Stored data entries
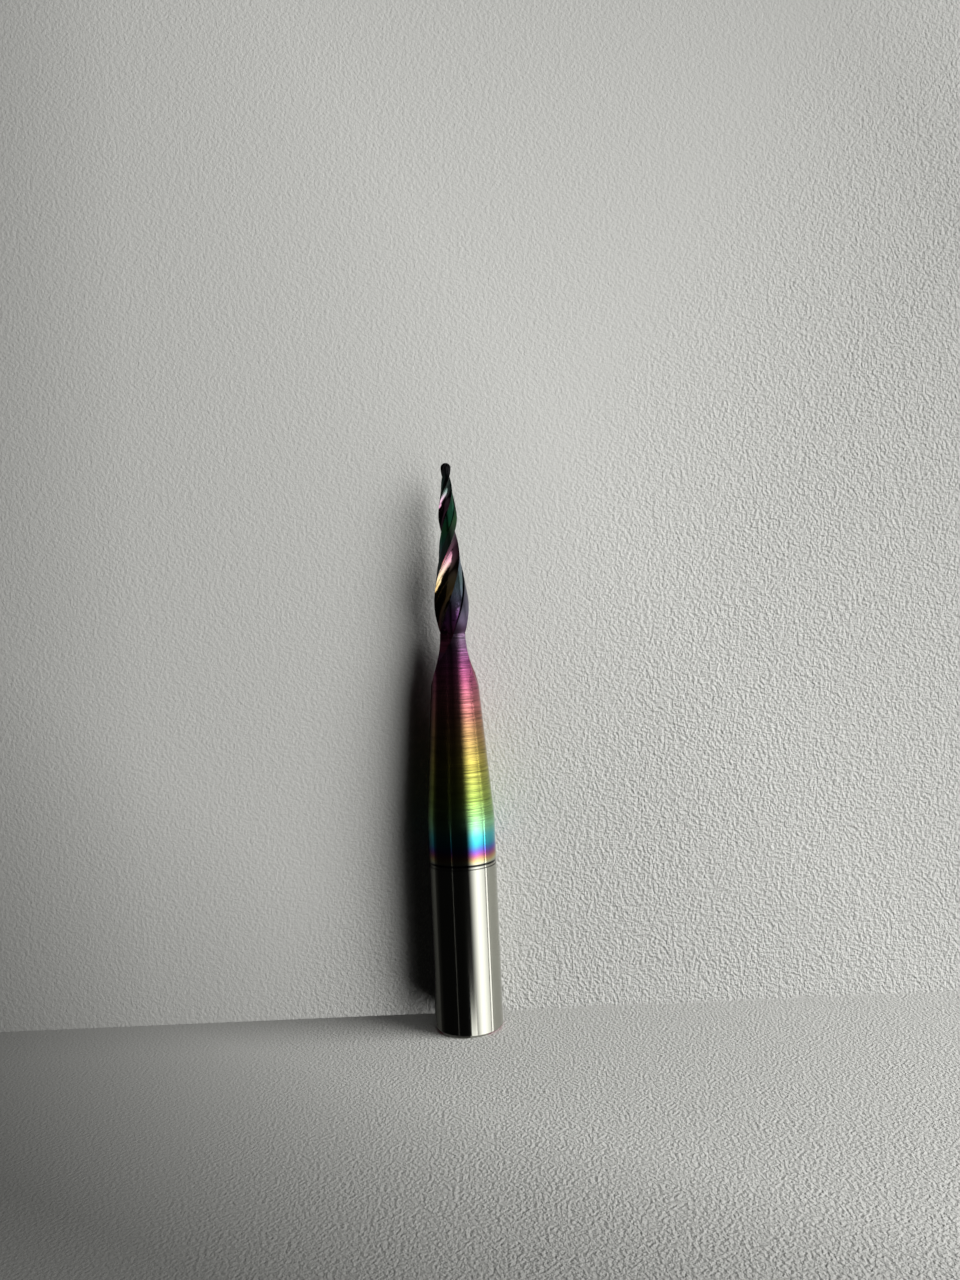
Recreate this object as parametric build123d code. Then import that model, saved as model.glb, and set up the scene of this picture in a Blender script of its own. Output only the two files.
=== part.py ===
"""Tapered ball nose end mill: one carbide bar with two helical flutes ground into its tapered end.

Sizes are in millimetres and angles in degrees. The shank's end face is at z = 0, the tool's axis is +Z,
and the ball is on top. The flutes run out towards +X and -X, and the front of the tool is -Y.
"""
from build123d import *
from math import asin, atan2, cos, degrees, exp, hypot, log, radians, sin, sqrt, tan
import os

# Bar: shank, taper and ball
overall_length = 50.0
shank_diameter = 6.0
shank_length = 18.5
end_chamfer = 0.25
taper_half_angle = 4.34
ball_radius = 0.45

# Ring turned into the shank, where the coating starts
ring_height = 14.6
ring_width = 0.3
ring_depth = 0.04

# Helix: it starts at flute_end, and from edge_taper_start the edges narrow a little faster than the bar
flute_count = 2
helix_angle = 25.0
flute_end = 34.8
edge_taper_start = 37.4

# Section of a flute, in shares of the tool's own radius
lead_angle = 50.8
flute_angle = 89.5
rake_angle = 0.0
rake_reach = 0.42
floor_reach = 0.50
heel_lean = 23.0
heel_ratio = 0.80

# Section of a land and of the clearance ground behind it
land_angle = 34.0
relief_angle = 9.0
wall_angle = 4.3
clearance_ratio = 0.815

# Run-outs, where the wheels rise out of the bar
flute_wheel_radius = 9.1
flute_run_out_rise = 1.3
clearance_wheel_radius = 4.5
clearance_run_out_rise = 0.62
clearance_end = 34.6
run_out_wall_lean = 1.4

# How far the cutters of the run-outs reach past what they cut, the first two in shares of its radius
cutter_reach = 1.8
rake_overshoot = 0.4
side_overshoot_angle = 8.0
step_overlap = 0.5

# Spacing of the sections that the helix is lofted through
twist_step = 15.0
ball_steps = 7
ball_last_angle = 80.0
run_out_steps = 6

shank_radius = shank_diameter / 2
half_turn = 360 / flute_count
ball_centre = overall_length - ball_radius

# The lower taper is the bar's own, and the upper one is the tangent from its end to the ball.
lower_slope = tan(radians(taper_half_angle))
edge_taper_radius = shank_radius - lower_slope * (edge_taper_start - shank_length)
edge_taper_height = ball_centre - edge_taper_start
edge_taper_apart = hypot(edge_taper_radius, edge_taper_height)
edge_taper = atan2(edge_taper_radius, edge_taper_height) - asin(ball_radius / edge_taper_apart)
upper_slope = tan(edge_taper)


def taper_radius(z):
    """Radius of the tapers at height z, run on straight past the ball."""
    if z < edge_taper_start:
        return shank_radius - lower_slope * (z - shank_length)
    return edge_taper_radius - upper_slope * (z - edge_taper_start)


def twist(z):
    """Turn of the section at height z, which keeps the helix angle constant on the tapers."""
    lower = log(taper_radius(flute_end) / taper_radius(min(z, edge_taper_start))) / lower_slope
    upper = log(edge_taper_radius / taper_radius(max(z, edge_taper_start))) / upper_slope
    return degrees((lower + upper) * tan(radians(helix_angle)))


def straight(z):
    """Turn of the section where a flute runs out: the helix has stopped there."""
    return 0


def polar(distance, angle):
    """Point at this distance from the axis and this angle from +X."""
    return Vector(distance * cos(radians(angle)), distance * sin(radians(angle)))


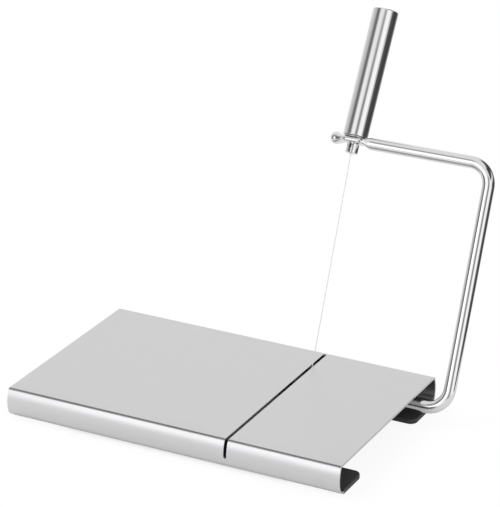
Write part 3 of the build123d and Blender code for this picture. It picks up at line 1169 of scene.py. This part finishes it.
def nut_shape(growth):
    """Hexagon nut about each point, its lower corners turned off."""
    half, height = growth.given("Across corners") * 0.5, growth.given("Height")
    hexagon = growth.bar(6, half, height)
    cone = growth.node(
        "GeometryNodeMeshCone",
        {"Vertices": 64, "Radius Top": half * 2.6, "Radius Bottom": half * 0.87, "Depth": height},
        fill_type="NGON",
    )
    down = growth.node("ShaderNodeCombineXYZ", {2: height * -0.5})
    lowered = growth.node("GeometryNodeTransform", {"Geometry": cone, "Translation": down})
    chamfered = growth.node(
        "GeometryNodeMeshBoolean", {"Mesh 2": [hexagon, lowered]},
        operation="INTERSECT", solver="EXACT",
    )
    bored = growth.node(
        "GeometryNodeMeshBoolean",
        {"Mesh 1": chamfered, "Mesh 2": growth.bar(40, growth.given("Bore"), height * 2)},
        operation="DIFFERENCE", solver="EXACT",
    )
    return growth.on_points(bored)


# Wire and beads

WIRE_STEPS = 60


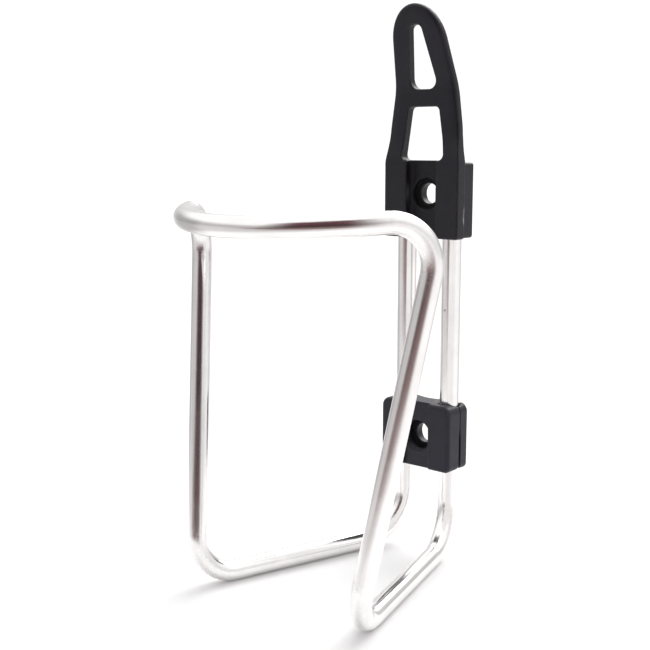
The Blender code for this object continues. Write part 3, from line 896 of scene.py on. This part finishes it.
card = plane("flag_wall", [at(0.95, -2.9, 0.0), at(0.95, 0.9, 0.0),
                           at(0.95, 0.9, 2.0), at(0.95, -2.9, 2.0)])
card.data.materials.append(stage_material("flag_wall", flag_nodes(
    2.0, ((0.0, (0.26, 0.18, 0.172)), (0.06, (0.125, 0.084, 0.08)),
          (0.12, (0.046, 0.032, 0.033)), (0.28, (0.112, 0.041, 0.049))),
    (0, 0, 1.0, 1.95))))
only_in_reflections(card)
low = plane("flag_floor", [at(0.08, -2.9, 0.0008), at(0.08, 0.9, 0.0008),
                           at(0.95, 0.9, 0.0008), at(0.95, -2.9, 0.0008)])
low.data.materials.append(stage_material("flag_floor", flag_nodes(
    0.95, ((0.0, (0.27, 0.19, 0.18)), (1.0, (0.26, 0.18, 0.172))),
    (0.10, 0.50, 0, 0))))
only_in_reflections(low)
# light card behind the front legs, for the rear legs alone
fill = plane("fill_card", [at(0.005, 0.011, 0.001), at(0.005, 0.055, 0.001),
                           at(0.005, 0.055, 0.083), at(0.005, 0.011, 0.083)])


def fill_nodes(t, out):
    e = t.nodes.new("ShaderNodeEmission")
    e.inputs[0].default_value = (0.98, 0.965, 0.965, 1)
    geo = t.nodes.new("ShaderNodeNewGeometry")
    clear = t.nodes.new("ShaderNodeBsdfTransparent")
    mix = t.nodes.new("ShaderNodeMixShader")
    t.links.new(geo.outputs["Backfacing"], mix.inputs[0])
    t.links.new(clear.outputs[0], mix.inputs[1])
    t.links.new(e.outputs[0], mix.inputs[2])
    t.links.new(mix.outputs[0], out.inputs[0])


fill.data.materials.append(stage_material("fill_card", fill_nodes))
only_in_reflections(fill)


def world():
    w = bpy.data.worlds.new("studio")
    w.use_nodes = True
    t = w.node_tree
    t.nodes.clear()
    out = t.nodes.new("ShaderNodeOutputWorld")
    tc = t.nodes.new("ShaderNodeTexCoord")
    path = t.nodes.new("ShaderNodeLightPath")

    def background(strength):
        n = t.nodes.new("ShaderNodeBackground")
        n.inputs[0].default_value = (1, 0.995, 0.995, 1)
        n.inputs[1].default_value = strength
        return n

    def choose(fac, a, b):
        n = t.nodes.new("ShaderNodeMixShader")
        t.links.new(fac, n.inputs[0])
        t.links.new(a.outputs[0], n.inputs[1])
        t.links.new(b.outputs[0], n.inputs[2])
        return n

    room = background(1.0)
    t.links.new(surround(t, tc.outputs["Generated"]), room.inputs[0])
    # the ceiling is brighter than the walls
    sep = t.nodes.new("ShaderNodeSeparateXYZ")
    t.links.new(tc.outputs["Generated"], sep.inputs[0])
    high = t.nodes.new("ShaderNodeMapRange")
    high.interpolation_type = "SMOOTHSTEP"
    t.links.new(sep.outputs[2], high.inputs[0])
    high.inputs[1].default_value, high.inputs[2].default_value = 0.16, 0.52
    glossy = choose(high.outputs[0], room, background(1.2))
    rest = choose(path.outputs["Is Camera Ray"], background(0.83), background(1.06))
    both = choose(path.outputs["Is Glossy Ray"], rest, glossy)
    t.links.new(both.outputs[0], out.inputs[0])
    bpy.context.scene.world = w


world()


def area(name, where, target, size, power):
    d = bpy.data.lights.new(name, "AREA")
    d.shape = "RECTANGLE"
    d.size, d.size_y = size
    d.energy = power
    ob = bpy.data.objects.new(name, d)
    ob.location = where
    ob.rotation_mode = "QUATERNION"
    ob.rotation_quaternion = (Vector(where) - Vector(target)).to_track_quat("Z", "Y")
    bpy.context.scene.collection.objects.link(ob)
    return ob


centre = (cad_lo + cad_hi) / 2
area("top_softbox", (0.0, 0.12, 0.85), centre, (0.7, 0.7), 0.8)


def window_light(name, degrees, elevation, strength, spread):
    """Wide distant light, its direction counted from the camera to the right."""
    a, e = math.radians(degrees), math.radians(elevation)
    d = bpy.data.lights.new(name, "SUN")
    d.energy = strength
    d.angle = math.radians(spread)
    ob = bpy.data.objects.new(name, d)
    way = (towards * math.cos(a) + right * math.sin(a)) * math.cos(e)
    ob.rotation_mode = "QUATERNION"
    ob.rotation_quaternion = (way + Vector((0, 0, math.sin(e)))).to_track_quat("Z", "Y")
    bpy.context.scene.collection.objects.link(ob)


window_light("back_window", 150, 45, 1.75, 50)
bpy.context.scene.view_settings.view_transform = "Standard"
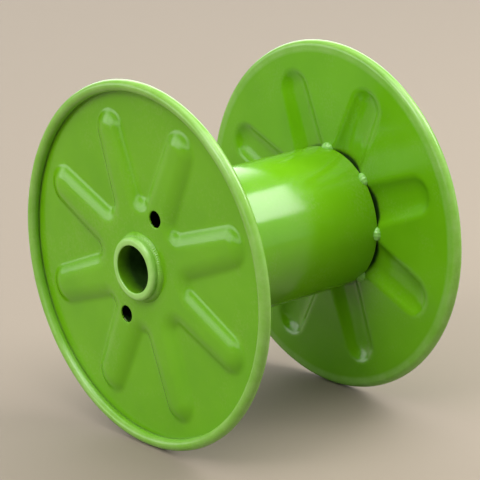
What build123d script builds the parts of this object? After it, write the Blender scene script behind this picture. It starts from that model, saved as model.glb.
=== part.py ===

▶ _What the task asks_
Your task is to quote the lines above, beginning with the first and ending with the one that holds "ring_depth = 0.04".

▶ _Result_
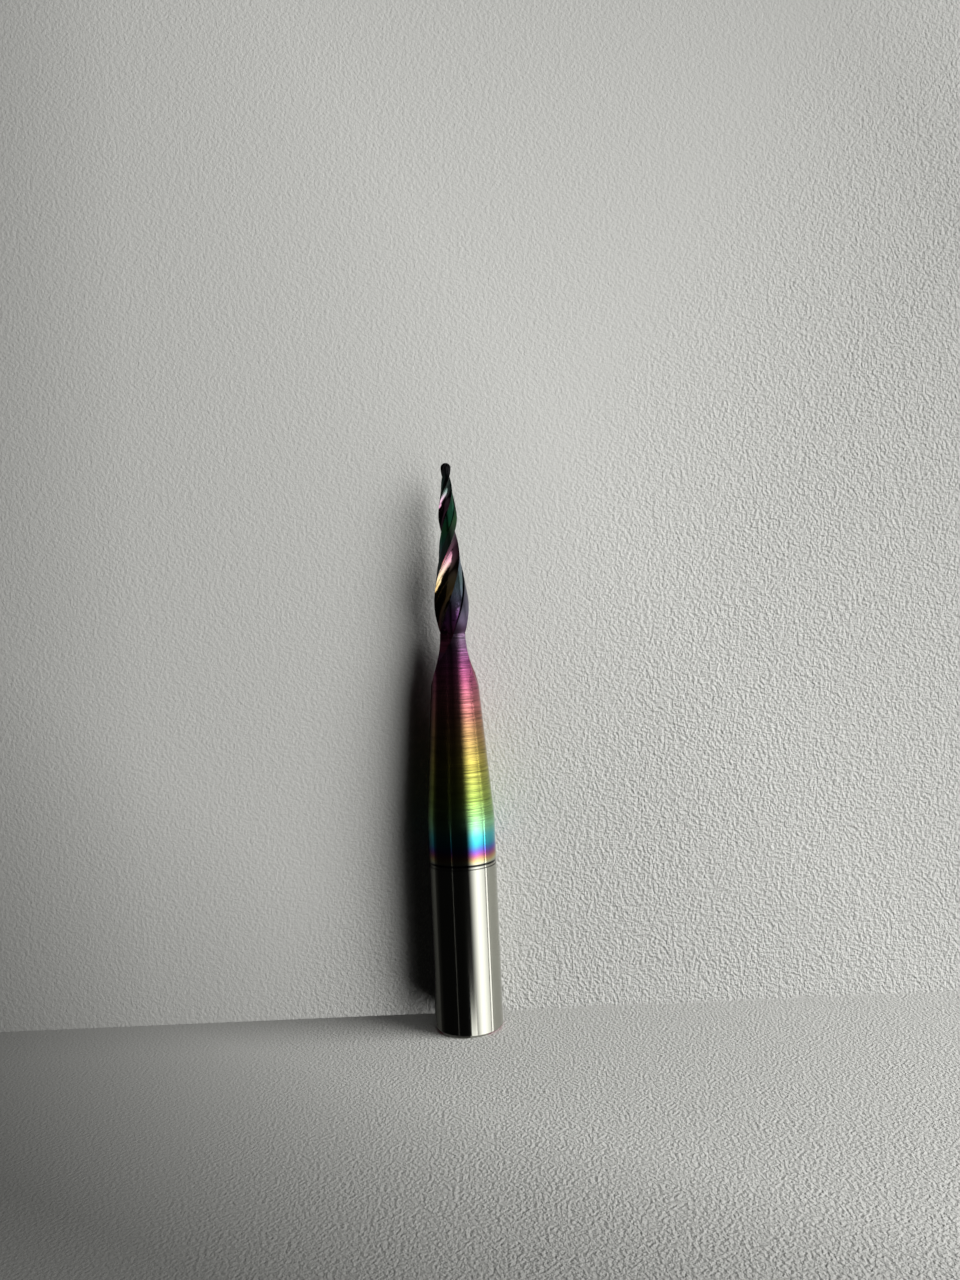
Recreate this object as parametric build123d code. Then import that model, saved as model.glb, and set up the scene of this picture in a Blender script of its own. Output only the two files.
=== part.py ===
"""Tapered ball nose end mill: one carbide bar with two helical flutes ground into its tapered end.

Sizes are in millimetres and angles in degrees. The shank's end face is at z = 0, the tool's axis is +Z,
and the ball is on top. The flutes run out towards +X and -X, and the front of the tool is -Y.
"""
from build123d import *
from math import asin, atan2, cos, degrees, exp, hypot, log, radians, sin, sqrt, tan
import os

# Bar: shank, taper and ball
overall_length = 50.0
shank_diameter = 6.0
shank_length = 18.5
end_chamfer = 0.25
taper_half_angle = 4.34
ball_radius = 0.45

# Ring turned into the shank, where the coating starts
ring_height = 14.6
ring_width = 0.3
ring_depth = 0.04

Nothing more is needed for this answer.